- Written instruction:
Return, word for word, the lines from the line holding "Reconstruct the object" through the line holding "import Module from 'manifold-3d';". Include both end lines and no others.

------ Records for the exercise ------

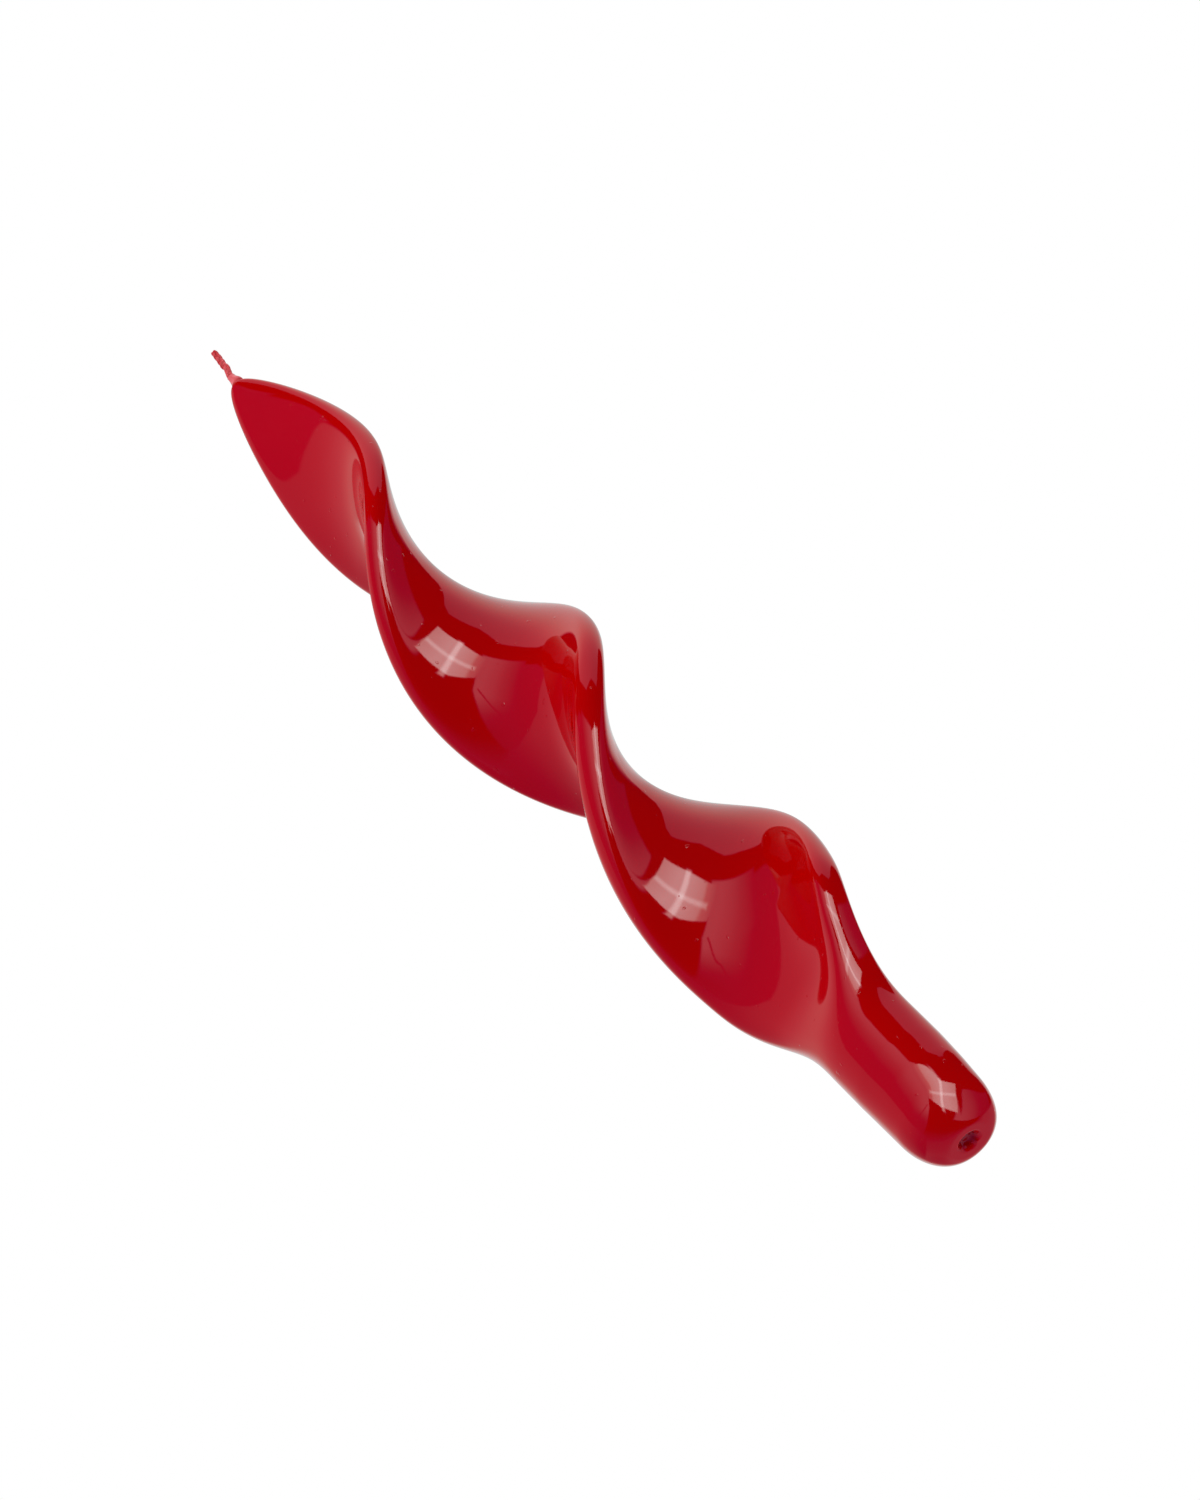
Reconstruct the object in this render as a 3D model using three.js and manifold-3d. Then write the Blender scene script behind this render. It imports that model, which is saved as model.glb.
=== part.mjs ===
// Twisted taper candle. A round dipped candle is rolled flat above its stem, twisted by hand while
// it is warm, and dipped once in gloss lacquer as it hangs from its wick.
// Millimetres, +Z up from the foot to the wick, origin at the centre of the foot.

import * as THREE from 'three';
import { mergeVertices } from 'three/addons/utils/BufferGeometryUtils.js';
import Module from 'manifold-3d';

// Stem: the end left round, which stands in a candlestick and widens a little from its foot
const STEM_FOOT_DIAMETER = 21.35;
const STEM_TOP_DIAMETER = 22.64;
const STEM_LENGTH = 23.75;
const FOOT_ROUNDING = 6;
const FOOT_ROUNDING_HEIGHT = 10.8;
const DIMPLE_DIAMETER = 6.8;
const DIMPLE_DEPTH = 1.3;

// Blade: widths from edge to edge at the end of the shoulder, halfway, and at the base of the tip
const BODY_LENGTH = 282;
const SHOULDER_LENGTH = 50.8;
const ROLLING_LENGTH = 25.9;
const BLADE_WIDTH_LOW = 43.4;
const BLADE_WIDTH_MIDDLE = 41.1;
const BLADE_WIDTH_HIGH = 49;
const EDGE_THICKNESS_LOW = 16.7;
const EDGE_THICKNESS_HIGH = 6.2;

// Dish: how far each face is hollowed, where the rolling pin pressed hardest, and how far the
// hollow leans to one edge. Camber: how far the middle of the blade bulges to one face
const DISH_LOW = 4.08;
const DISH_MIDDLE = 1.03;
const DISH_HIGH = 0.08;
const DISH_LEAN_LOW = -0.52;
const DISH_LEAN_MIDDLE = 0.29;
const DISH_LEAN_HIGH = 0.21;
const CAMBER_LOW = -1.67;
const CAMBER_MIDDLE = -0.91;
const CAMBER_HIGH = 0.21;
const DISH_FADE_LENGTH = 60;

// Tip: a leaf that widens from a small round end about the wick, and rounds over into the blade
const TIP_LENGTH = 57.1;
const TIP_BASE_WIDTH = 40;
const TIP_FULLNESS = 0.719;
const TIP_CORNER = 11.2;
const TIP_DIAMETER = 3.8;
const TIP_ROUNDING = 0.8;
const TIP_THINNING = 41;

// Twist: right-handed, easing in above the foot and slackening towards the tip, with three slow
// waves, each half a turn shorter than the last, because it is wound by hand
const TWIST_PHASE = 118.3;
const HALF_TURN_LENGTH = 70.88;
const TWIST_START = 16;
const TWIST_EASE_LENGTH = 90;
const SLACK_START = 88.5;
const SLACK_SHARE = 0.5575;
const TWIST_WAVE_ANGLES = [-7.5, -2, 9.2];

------
------ Records for the exercise ------

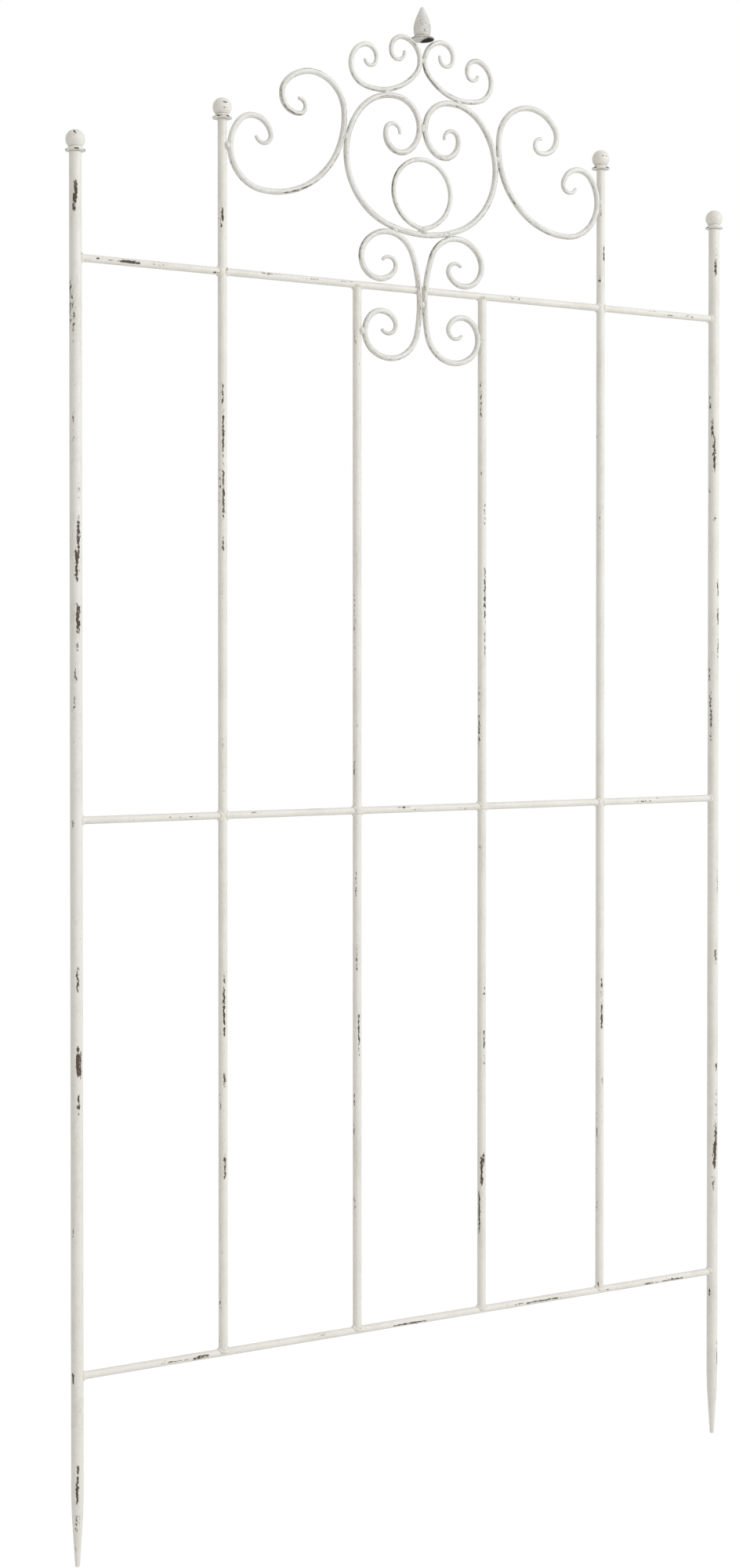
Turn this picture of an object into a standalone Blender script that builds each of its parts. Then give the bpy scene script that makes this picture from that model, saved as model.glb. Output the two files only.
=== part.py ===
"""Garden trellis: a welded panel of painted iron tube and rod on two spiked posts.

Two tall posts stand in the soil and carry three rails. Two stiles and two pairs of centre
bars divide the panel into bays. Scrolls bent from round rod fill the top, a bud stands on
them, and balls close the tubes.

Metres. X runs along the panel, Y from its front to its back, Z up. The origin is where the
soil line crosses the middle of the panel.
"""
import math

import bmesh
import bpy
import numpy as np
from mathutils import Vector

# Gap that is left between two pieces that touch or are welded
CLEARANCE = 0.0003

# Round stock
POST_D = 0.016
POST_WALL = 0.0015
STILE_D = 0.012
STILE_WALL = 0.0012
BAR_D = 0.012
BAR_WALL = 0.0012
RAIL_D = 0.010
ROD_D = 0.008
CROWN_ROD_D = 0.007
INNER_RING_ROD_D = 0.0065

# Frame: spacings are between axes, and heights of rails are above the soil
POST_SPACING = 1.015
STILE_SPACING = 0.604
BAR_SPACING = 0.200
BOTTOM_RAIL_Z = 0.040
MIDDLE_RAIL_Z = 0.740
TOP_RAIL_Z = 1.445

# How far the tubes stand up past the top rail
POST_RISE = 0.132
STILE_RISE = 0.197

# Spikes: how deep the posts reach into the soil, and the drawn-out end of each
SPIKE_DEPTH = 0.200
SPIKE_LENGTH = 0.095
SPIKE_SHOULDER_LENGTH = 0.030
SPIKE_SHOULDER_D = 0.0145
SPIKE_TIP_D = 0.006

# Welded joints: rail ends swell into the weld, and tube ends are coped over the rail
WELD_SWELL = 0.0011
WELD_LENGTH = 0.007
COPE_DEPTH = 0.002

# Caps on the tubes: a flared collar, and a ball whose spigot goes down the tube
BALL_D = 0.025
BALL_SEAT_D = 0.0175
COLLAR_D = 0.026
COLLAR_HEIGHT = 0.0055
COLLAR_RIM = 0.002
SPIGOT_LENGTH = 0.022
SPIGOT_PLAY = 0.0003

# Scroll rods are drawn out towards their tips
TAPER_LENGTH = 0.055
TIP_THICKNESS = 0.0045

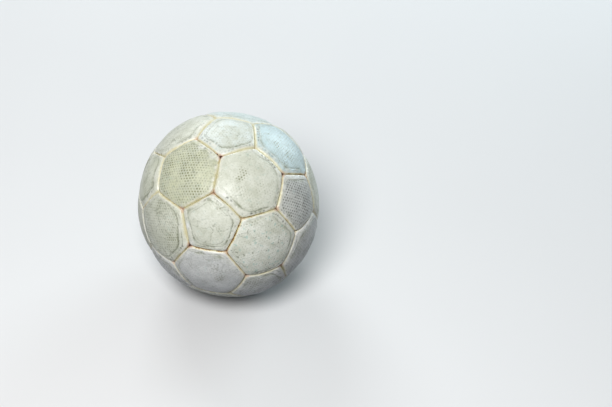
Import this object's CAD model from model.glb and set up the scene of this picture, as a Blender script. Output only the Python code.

------
------ Records for the exercise ------

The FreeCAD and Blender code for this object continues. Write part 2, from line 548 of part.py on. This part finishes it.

------

- Answer:
Reconstruct the object in this render as a 3D model using three.js and manifold-3d. Then write the Blender scene script behind this render. It imports that model, which is saved as model.glb.
=== part.mjs ===
// Twisted taper candle. A round dipped candle is rolled flat above its stem, twisted by hand while
// it is warm, and dipped once in gloss lacquer as it hangs from its wick.
// Millimetres, +Z up from the foot to the wick, origin at the centre of the foot.

import * as THREE from 'three';
import { mergeVertices } from 'three/addons/utils/BufferGeometryUtils.js';
import Module from 'manifold-3d';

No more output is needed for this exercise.